/José Guilherme MERQUIOR – Um liberal critica o neoliberalismo

José Guilherme MERQUIOR – Um liberal critica o neoliberalismo

MERQUIOR, J. G. (1983). O argumento liberal. Rio de Janeiro, Nova Fronteira.

Artigo “O argumento liberal”, pp. 87-98.

Definição:

94: “Qual seria a terceira fase da ideologia liberal ? Nesses últimos anos, a voga do antikeynesianismo e a viragem direitista na política anglo-saxônica deram novo lustre ao neoliberalismo. Seu maior profeta, o austro-inglês F.A. Hayek, propõe um verdadeiro desmantelamento do social-liberalismo, um retorno em regra ao estado mínimo e à convicção de que o progresso deriva automaticamente de uma soma não-planejada de iniciativas individuais. Quietismo governamental no plano econômico e simples legalismo no plano político-social. Pois a lei, para Hayek, se caracteriza por sua neutra generalidade, equivalente à ausência de coerção social no sentido de uma opressão de classe. No entanto, observa Aron, muitas vezes a generalização da lei não elimina seu aspecto eventualmente impositivo, do ponto de vista de dados grupos sociais, para os quais, em certas circunstâncias, a norma legal pode ser um poder ilegítimo. Afinal, as leis, por mais gerais que se entendam, exprimem com frequência interesses particulares.

Limites:

“Uma coisa é certa: a utopia liberal-conservadora de um puro e simples reino da legalidade dificilmente atenderá aos impulsos democratizantes das sociedades industriais de modelo liberal – e satisfará menos ainda às exigências sociais de países, como o Brasil, onde a ‘síntese democrático-liberal’ permanece incompleta. O neoliberalismo só confia no jogo do mercado. Mas nós sabemos que o mercado, conquanto seja instrumento indubitavelmente necessário da criação da riqueza e do desenvolvimento econômico intensivo, nem por isso constitui uma condição suficiente da liberdade moderna, porque não é capaz de gerar, por si só, toda uma série de oportunidades para o exercício mais pleno e mais significativo da

95: individualidade de muitos.

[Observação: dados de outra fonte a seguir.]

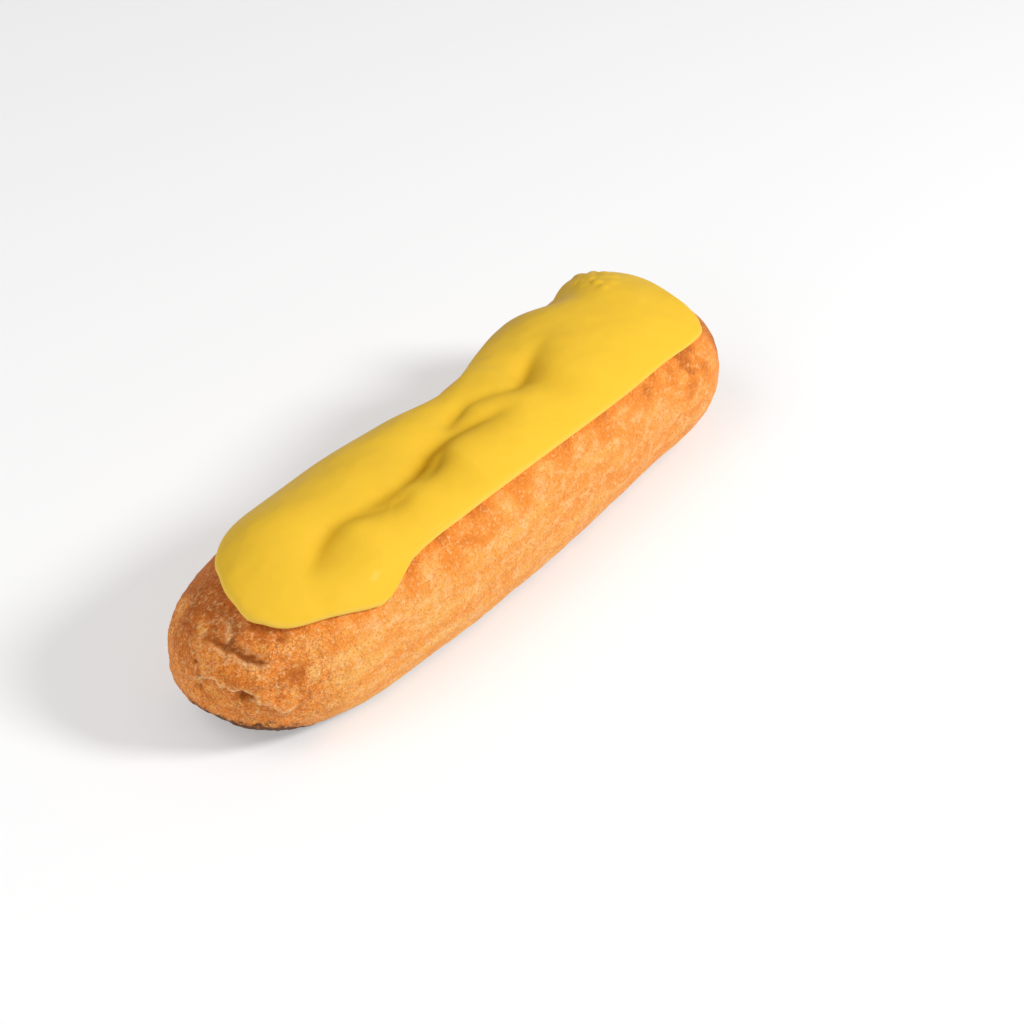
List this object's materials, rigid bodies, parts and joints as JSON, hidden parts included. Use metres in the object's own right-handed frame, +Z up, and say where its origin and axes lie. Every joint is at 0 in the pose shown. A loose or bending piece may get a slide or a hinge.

Se suprimir o mercado é ferir de morte o substrato material das liberdades modernas, deixar tudo entregue a seu império é restringir significativamente o livre gozo destas mesmas liberdades a minorias – e a minorias compostas de privilegiados pelo berço, e não só pelo mérito.

Do neoliberalismo como retrocesso ao paleoliberalismo*:

“O neoliberalismo é, portanto, essencialmente, a reprise do paleoliberalismo; e como verificamos as deficiências deste último em matéria de visão histórica e consciência social, parece inevitável preferir, ao retrocesso neoliberal, uma retomada criadora do social-liberalismo.”

* Ver pp. 89-90: sua maior qualidade (B.Constant) é a questão da liberdade civil e dos limites que devem ser estabelecidos ao poder; sua maior falha: ser cego à dimensão do estado: “Nem Constant nem Spencer souberam ver o que viu Tocqueville: que o crescimento da liberdade civil foi acompanhado, e na realidade pressupôs, uma tremenda expansão da regulamentação da sociedade pela lei, isto é, pelo estado enquanto foco emissor de direito. O robustecimento da sociedade civil não ocorreu contra o estado e sim sob a sua égide.” O erro estaria em confundir a superação do militarismo pelo industrialismo com o perecimento do estado.